The victim’s husband, who had been under a cloud of suspicion for well over a year, told me of his ‘great relief’ that somebody had been charged. He was also adamant that, when the case came to court, he wanted to be there to see justice done and finally clear his name. However, he didn’t have the financial means to travel across the country, let alone pay for accommodation in London. So I begged and badgered the news desk, who finally agreed that they would pay his expenses. Not out of the goodness of their hearts, you understand, but in return for an interview after the verdict came in.
Nine months later, the trial at the Old Bailey began. I had come to know the police officers on the murder squad pretty well by then, and it felt like we all had a lot invested in the outcome of the case, so I attended every day of the week-long trial. Sitting with the detectives, I listened as the suspect changed his story yet again, and tried to blame the crime on a friend of his. But it didn’t wash with the jury. The evidence against him was overwhelming and he was found guilty.
We were all cock-a-hoop. When the paper stepped in, the case had been going nowhere – worse than that, the main suspect was the wrong man. A man who had been victimised once by the murder of his wife, and then re-victimised: suspected by the police, his community, his friends and family, of committing the very crime that he was a co-victim of.

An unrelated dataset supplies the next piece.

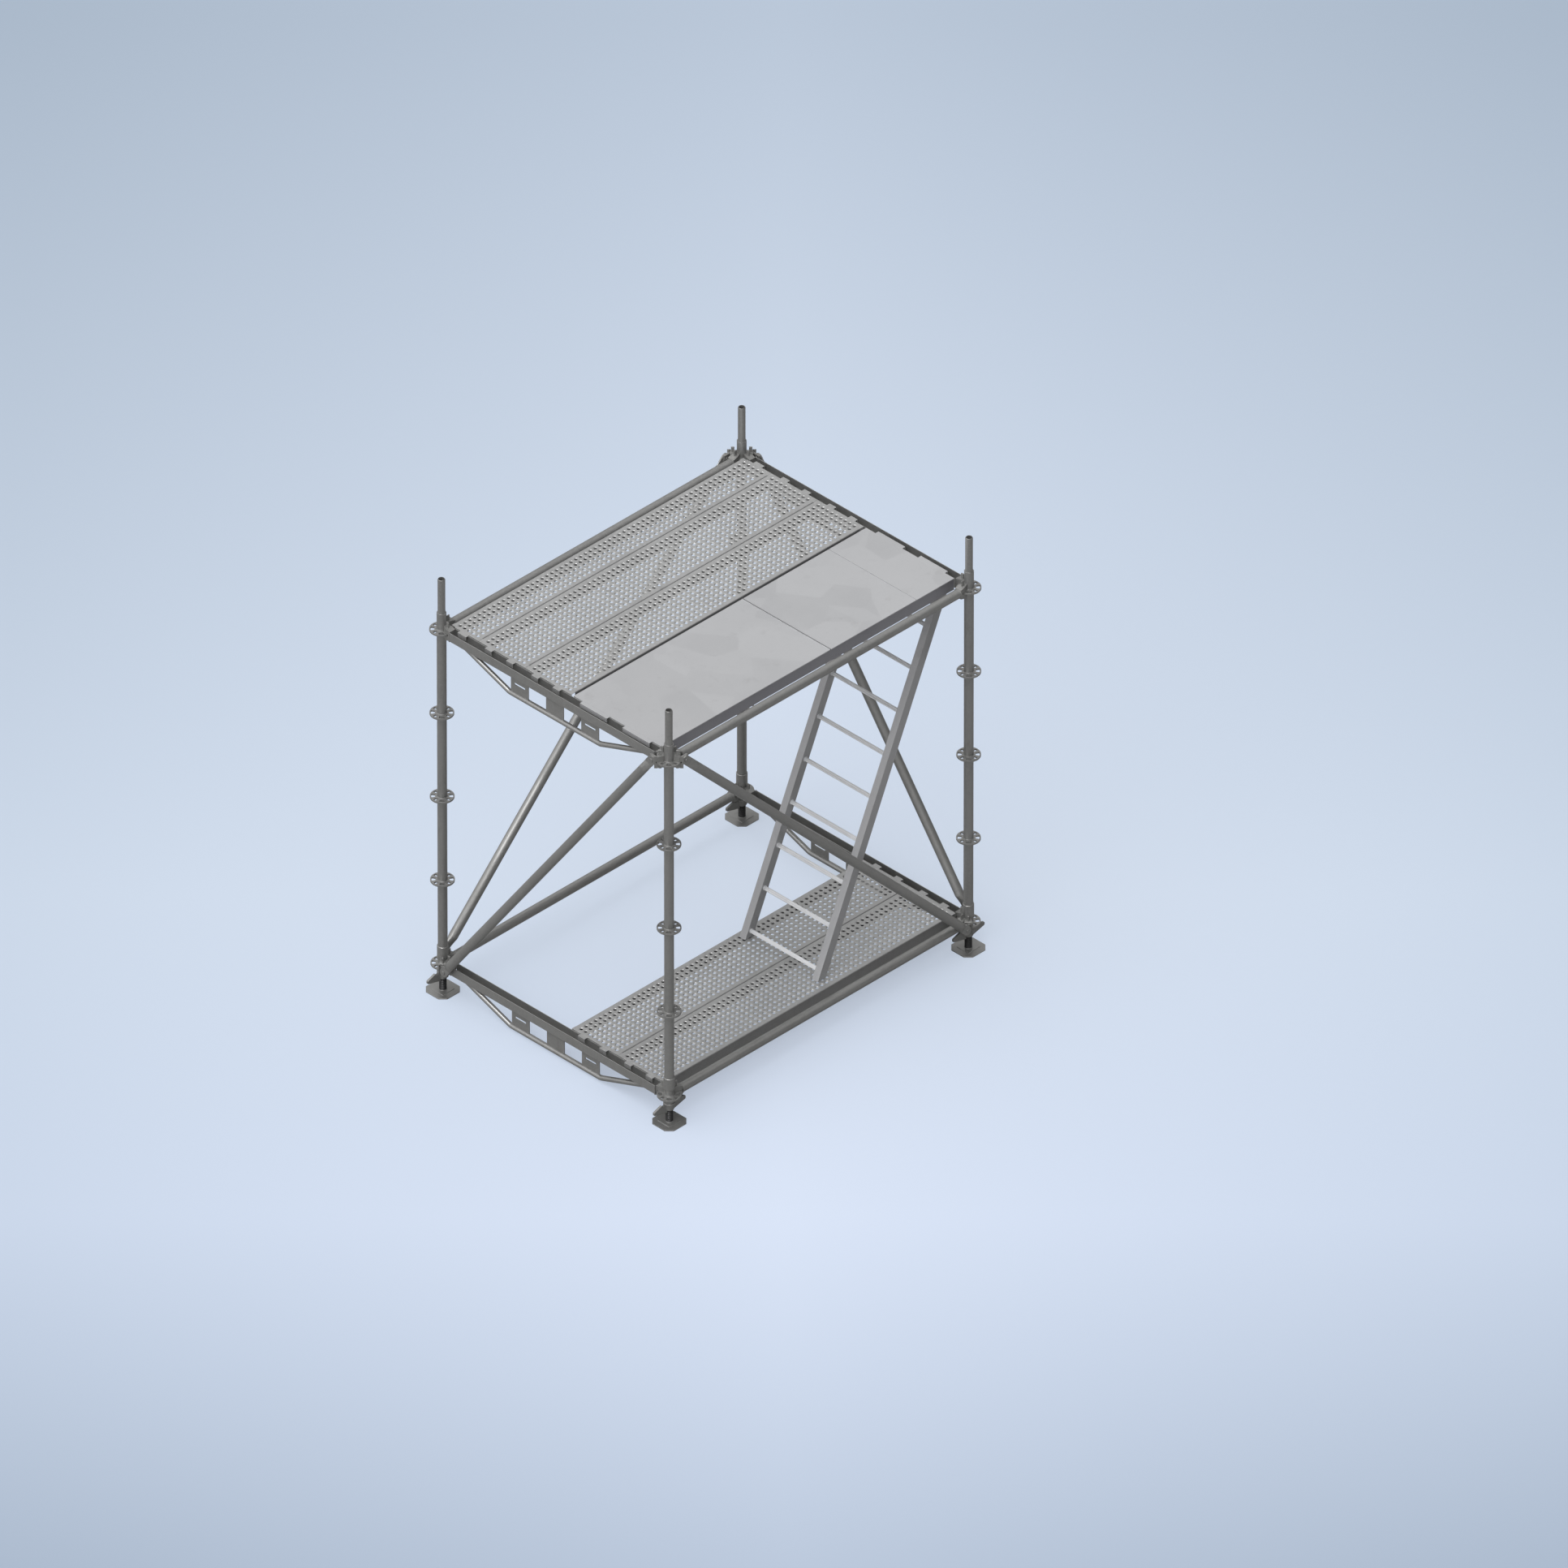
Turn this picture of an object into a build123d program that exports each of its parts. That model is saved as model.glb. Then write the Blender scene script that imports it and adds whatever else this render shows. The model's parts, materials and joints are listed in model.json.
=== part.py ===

I think there’s a strong chance that, had we not published the appeal, the killer would have remained undetected. Moreover, he may well have killed again: he had all the marks of a serial predator. There would also forever have been a question mark on the husband’s head. Yet, through appealing to the paper’s wide readership, the killer had been caught and imprisoned. Or, as the headline read: NEWS OF THE WORLD BAGS THE BINLINER BUTCHER: Crime report clinched case.
So, why did I stay at the paper for so long? In part, because stories like this, though rare, made it seem (at least temporarily) worth it. The power of the paper to right wrongs was one of things that had first attracted me to the job. And, while this case was a wrong that could never be made right, I feel like we did the next best thing.